Plaintiff has entered into agreement with Czin and Domestic,
staying arbitration with those parties, pending resolution of
the matters now before this Court involving those parties.
Plaintiff claims that FiCS' failure to enter into a similar
agreement, and its subsequent decision to pursue immediate
arbitration of those claims not before this Court results in
a prejudice to her claims. Plaintiff provides no legal basis
on which the Court may act to stay the pending arbitration,
other than an implicit assertion of this Court's equitable
The Court declines to so exercise its powers. First, the
Court's dismissal of the securities law claims against FiCS
reduces any potential prejudice arising from parallel,
simultaneous proceedings. After this opinion and order, all of
plaintiff's remaining claims against FiCS will be before the
arbitrator. Second, to the extent that plaintiff's arbitration
with FiCS may be affected by the decision to stay her
arbitration with Domestic and Czin, the Court cannot find that
it should shift the burden to FiCS simply because plaintiff
chose a certain litigation route with other parties through an
agreement to which FiCS was not a party. Finally, the Court
takes seriously, as it must, the federal policy in favor of
arbitration, and will not interfere with an arbitration
proceeding, absent a showing of a pressing need for Court
intervention. Thus, the Court will not order a stay of the
arbitration between plaintiff and FiCS.
Similarly, the Court will not order an expedited discovery
schedule and early trial for this matter. Plaintiff was
offered the opportunity to arbitrate all her claims and chose,
instead, to oppose arbitration of some of her claims. As
plaintiff's counsel well knows, the choice of litigating
certain claims, while it offers certain advantages, also comes
with certain costs, which include the conducting of discovery
in a regular and thorough manner. This case is in the capable
hands of United States Magistrate
Barbara Lee for supervision of discovery. The Court will not
interfere with the discovery schedule set by the Magistrate.

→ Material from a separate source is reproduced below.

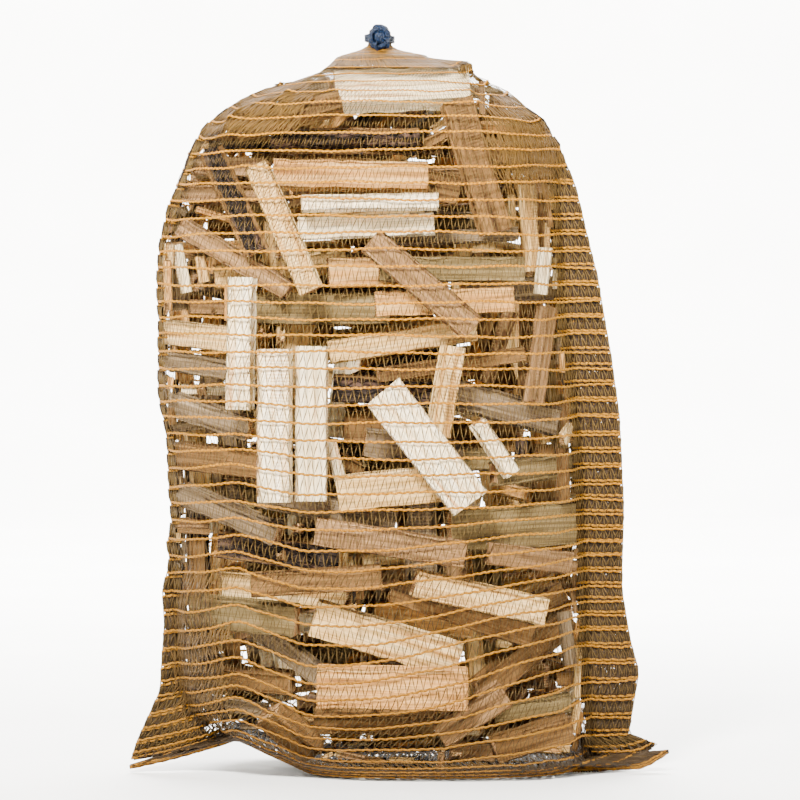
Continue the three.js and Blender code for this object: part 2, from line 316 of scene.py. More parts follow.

If plaintiff wishes an adjustment of the discovery schedule,
she should take that issue to the Magistrate.
Defendant FiCS' motion to dismiss Count One of the Amended
Complaint against it is granted.
Plaintiff's cross-motion to stay arbitration and for
expedited proceedings is denied.
The reference of this matter to United States Magistrate
Barbara Lee for general pre-trial supervision is renewed.